The Importance of Internal Sales Skills

When you think of sales, like most people, you probably think of sales people who sell products or services to outside customers. However, there is more to sales than this. All employees should develop internal sales skills. Sales skills are just as important internally as they are externally because they help people sell ideas to their peers and management. Ideas for products, services, streamlining work processes, and cost-cutting measures are invaluable to the company. They often don’t gain momentum because employees don’t have the skills they need to build support for their ideas.

Imagine that you’ve figured out a way to consolidate customer shipping and billing information in a way that will save a great deal of time. It will eliminate overlapping processes and reduce errors. It’s a practical and feasible idea. To make it work, both the shipping and accounting department will have to sign off on the new process. Account managers could also be involved because they need to explain any noticeable changes to their customers. To make all these things happen, all the departments will have to see the advantages of the new process. You have to convince them. This is where internal sales skills come in.

Internal sales skills are all about the selling of ideas instead of products or services. You may be selling ideas about products or services, but it’s very different than normal, transactional sales. It’s more about getting buy-in and support from others in the organization to bring them to fruition. Even experienced outside sales people have to adjust their approach when it comes to internal sales.
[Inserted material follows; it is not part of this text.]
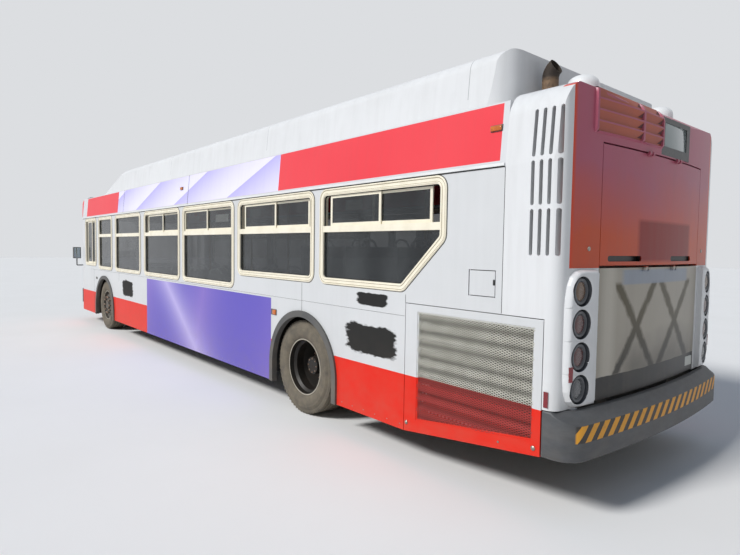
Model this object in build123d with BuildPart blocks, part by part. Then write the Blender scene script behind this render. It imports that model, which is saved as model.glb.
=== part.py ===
import os
from math import cos, radians, sin

from build123d import *

os.makedirs("parts", exist_ok=True)

# A forty-foot low-floor city bus. Millimetres, X forward, Y to its left, Z up, ground at Z = 0.
length = 12770.0
width = 2590.0
half = width / 2
wheelbase = 7440.0
rear_overhang = 3181.0
rear_axle_x = rear_overhang - length / 2
front_axle_x = rear_axle_x + wheelbase
wall = 60.0
inner_y = half - wall
seat_gap = 0.4
door_gap = 6.0

# Levels above the ground
skirt_z = 255.0
floor_z = 380.0
floor_thick = 60.0
deck_z = 820.0
platform_z = 1330.0
service_top_z = 1325.0
belt_z = 1661.0
drip_z = 2344.0
cove_z = 2792.0
roof_z = 2862.0
cove_lean = 39.0
cove_y = half - cove_lean

# Ends of the body and the panel seams along it
bumper_reach = 126.0
nose_gap = 45.0
rear_face_x = bumper_reach - length / 2
front_face_x = length / 2 - nose_gap
cap_seam_x = rear_face_x + 510.0
corner_seam_x = rear_face_x + 174.0
radiator_door_length = 1290.0
radiator_x = corner_seam_x + radiator_door_length
mask_x = front_axle_x + 1749.0

# Bow and corner radii of the two ends, in plan
end_bow = 88.0
rear_corner_r = 80.0
front_corner_r = 320.0
roof_corner_r = 200.0
screen_z = 1230.0
screen_rake = 150.0
bow_clear = 2.0

# Wheels
tyre_r = 499.0
tyre_w = 305.0
tyre_out_y = half - 33.0
rim_r = 292.0
dual_gap = 40.0
axle_z = tyre_r


def write(piece, name):
    piece.part.label = name
    export_step(piece.part, "parts/" + name + ".step")


def side_plane(side, depth=0.0):
    return Plane.XZ.offset(-side * (half - depth))


def end_curve(x, sign, inset):
    # One bowed end of the plan, from the right side to the left
    y = half - inset
    return ThreePointArc((x - sign * (end_bow + inset), -y), (x - sign * inset, 0), (x - sign * (end_bow + inset), y))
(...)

It’s likely that you’ll have to sell your ideas to more than one person to get them implemented. If your company has a rigid chain of command or clear department divisions, make every effort to respect them. You could easily offend multiple people by skipping people in the chain of command or trying to make changes without including everyone that will be affected by the change. Before you do anything, you may need to talk with your boss first. This may be your hardest selling point, depending on your boss’ style. Your goal is for your manager to buy into your ideas and help you sell them to other people in the company. You need to show your boss how the idea will benefit him or her and your department.
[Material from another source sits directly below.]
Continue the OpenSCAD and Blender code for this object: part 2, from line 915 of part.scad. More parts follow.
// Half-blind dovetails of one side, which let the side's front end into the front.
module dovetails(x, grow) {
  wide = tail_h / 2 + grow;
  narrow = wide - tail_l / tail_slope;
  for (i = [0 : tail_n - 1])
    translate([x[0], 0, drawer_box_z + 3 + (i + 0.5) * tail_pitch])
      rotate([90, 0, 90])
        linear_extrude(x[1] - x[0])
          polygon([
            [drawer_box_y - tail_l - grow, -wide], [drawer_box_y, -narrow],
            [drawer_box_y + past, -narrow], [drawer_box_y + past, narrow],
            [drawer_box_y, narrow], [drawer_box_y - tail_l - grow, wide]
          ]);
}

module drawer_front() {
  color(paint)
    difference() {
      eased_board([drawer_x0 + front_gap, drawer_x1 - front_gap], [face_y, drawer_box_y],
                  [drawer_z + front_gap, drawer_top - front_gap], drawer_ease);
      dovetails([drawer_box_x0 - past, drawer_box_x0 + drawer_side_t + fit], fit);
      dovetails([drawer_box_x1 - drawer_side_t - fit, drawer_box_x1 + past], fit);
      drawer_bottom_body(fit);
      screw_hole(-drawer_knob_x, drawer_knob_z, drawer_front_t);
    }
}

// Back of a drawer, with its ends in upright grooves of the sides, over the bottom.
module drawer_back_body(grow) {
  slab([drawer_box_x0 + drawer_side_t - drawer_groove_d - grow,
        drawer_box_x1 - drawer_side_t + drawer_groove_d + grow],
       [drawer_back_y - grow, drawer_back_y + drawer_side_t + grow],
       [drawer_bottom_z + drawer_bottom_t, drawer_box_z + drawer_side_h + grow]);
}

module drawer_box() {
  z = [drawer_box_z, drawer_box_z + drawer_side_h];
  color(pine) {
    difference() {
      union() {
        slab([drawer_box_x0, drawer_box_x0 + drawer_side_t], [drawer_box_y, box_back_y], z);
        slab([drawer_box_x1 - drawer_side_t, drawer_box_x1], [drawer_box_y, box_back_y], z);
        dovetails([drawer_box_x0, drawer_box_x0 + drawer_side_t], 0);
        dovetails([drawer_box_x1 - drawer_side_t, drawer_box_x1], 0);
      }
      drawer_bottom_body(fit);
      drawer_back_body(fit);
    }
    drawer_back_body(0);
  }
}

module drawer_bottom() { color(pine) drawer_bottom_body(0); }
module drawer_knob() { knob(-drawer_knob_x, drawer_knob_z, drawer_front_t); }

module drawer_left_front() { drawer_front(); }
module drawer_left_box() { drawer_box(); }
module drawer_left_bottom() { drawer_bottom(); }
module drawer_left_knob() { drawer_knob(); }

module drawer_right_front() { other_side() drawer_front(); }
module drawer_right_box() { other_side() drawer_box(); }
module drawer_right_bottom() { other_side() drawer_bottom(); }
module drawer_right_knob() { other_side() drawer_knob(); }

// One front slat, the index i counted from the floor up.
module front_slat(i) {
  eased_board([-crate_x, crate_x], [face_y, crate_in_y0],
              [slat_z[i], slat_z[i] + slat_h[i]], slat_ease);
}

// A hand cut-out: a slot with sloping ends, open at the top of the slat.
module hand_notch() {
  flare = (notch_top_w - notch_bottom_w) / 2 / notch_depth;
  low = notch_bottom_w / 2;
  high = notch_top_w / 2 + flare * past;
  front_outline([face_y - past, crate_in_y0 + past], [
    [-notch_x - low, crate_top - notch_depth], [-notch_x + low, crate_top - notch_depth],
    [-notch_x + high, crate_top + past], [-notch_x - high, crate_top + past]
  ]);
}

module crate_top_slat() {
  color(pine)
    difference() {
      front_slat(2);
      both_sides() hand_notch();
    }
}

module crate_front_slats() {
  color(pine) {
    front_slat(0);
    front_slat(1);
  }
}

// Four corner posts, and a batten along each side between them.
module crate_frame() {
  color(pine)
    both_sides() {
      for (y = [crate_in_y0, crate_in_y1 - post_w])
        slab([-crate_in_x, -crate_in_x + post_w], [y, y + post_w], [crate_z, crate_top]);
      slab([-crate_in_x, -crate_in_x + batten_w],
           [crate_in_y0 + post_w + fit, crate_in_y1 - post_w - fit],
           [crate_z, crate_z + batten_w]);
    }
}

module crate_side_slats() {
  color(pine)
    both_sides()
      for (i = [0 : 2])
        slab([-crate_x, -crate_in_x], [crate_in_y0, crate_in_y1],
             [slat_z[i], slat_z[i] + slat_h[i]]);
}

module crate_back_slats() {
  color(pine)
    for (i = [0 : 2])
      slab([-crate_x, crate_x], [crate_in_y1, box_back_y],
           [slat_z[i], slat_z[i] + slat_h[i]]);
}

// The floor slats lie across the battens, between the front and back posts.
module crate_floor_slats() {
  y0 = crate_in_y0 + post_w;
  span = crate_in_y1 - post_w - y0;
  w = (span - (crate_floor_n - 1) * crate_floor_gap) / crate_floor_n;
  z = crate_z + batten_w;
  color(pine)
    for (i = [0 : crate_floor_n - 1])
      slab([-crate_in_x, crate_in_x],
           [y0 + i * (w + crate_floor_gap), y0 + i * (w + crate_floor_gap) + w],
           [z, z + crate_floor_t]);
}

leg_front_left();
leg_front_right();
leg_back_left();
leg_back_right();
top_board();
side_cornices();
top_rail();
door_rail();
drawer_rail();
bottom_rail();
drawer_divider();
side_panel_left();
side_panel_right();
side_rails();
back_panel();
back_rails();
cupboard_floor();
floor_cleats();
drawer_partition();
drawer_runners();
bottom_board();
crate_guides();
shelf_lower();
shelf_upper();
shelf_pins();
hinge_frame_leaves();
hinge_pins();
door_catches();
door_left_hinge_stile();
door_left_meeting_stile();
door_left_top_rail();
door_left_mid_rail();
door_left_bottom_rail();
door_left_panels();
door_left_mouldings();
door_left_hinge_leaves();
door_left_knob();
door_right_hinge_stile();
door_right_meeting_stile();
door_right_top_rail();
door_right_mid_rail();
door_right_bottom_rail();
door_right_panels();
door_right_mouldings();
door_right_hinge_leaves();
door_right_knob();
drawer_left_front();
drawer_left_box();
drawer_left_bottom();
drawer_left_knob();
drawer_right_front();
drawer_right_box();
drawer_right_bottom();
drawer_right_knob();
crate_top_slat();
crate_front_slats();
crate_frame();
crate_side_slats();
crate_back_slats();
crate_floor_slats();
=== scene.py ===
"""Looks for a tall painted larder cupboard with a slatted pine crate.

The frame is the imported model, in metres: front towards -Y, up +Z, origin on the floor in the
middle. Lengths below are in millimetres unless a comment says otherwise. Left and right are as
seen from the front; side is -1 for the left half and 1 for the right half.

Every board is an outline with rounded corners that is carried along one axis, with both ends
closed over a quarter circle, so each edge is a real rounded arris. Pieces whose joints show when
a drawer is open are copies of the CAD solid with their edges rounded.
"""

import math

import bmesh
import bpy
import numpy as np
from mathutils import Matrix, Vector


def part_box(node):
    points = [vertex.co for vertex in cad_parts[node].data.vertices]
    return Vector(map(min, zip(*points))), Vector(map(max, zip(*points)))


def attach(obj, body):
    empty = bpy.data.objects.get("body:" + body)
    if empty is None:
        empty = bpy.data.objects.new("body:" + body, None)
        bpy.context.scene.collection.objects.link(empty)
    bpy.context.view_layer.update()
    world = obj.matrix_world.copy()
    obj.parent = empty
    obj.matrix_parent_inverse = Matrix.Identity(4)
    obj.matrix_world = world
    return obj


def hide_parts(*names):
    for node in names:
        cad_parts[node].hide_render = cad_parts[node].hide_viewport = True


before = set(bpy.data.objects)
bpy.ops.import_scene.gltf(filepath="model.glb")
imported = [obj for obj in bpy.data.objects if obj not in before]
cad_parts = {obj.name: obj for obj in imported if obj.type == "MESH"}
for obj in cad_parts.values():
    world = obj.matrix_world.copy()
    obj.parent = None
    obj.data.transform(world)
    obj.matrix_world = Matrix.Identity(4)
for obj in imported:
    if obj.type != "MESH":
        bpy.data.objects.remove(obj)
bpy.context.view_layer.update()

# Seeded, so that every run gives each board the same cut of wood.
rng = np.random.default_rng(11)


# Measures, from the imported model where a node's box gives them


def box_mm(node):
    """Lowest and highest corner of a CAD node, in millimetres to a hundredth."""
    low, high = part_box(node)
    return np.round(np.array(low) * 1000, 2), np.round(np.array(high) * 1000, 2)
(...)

To convince anyone, you need to carefully think out your idea and how it can be implemented. You won’t convince your boss, teammates or anyone else unless you’re clear and confident about your message. Answer some questions before you discuss your idea, including:

  • How will the idea save the company time and money? How much money? How much time?
  • Whose buy-in do we need?
  • Could this plan affect anyone negatively? How?
  • In what ways will the customer benefit?
  • How does the idea tie to our business needs?
  • What steps do we need to take to implement the idea? Are there any upfront costs involved?
  • How long will it take for us to see a benefit?
  • Who is likely to resist the idea? Why?

42713474_sIf you are proposing a change to the way things are done in the company, it’s critical to focus on the positive. Carefully avoid criticizing existing processes and procedures. You can easily alienate or offend people with this approach. They will take your criticism personally if they have been involved in creating these systems. Instead, propose new ideas with a constructive message such as “We have an opportunity to save money and time by….” or “We could shorten customer delivery time if we try…” You’ll be much more successful if you take this approach.

Developing your internal sales skills can be a great boost for your career. When you can make positive changes in the workplace that reduce frustration, save time and money and improve the customer experience, other people will notice. They’ll see that you are someone that can get things done and that you’ve made tangible, positive changes that have improved the business. Companies value people who are able to do this and even if you move on in your career, you’ll be able to explain your accomplishments and make yourself attractive to new employers.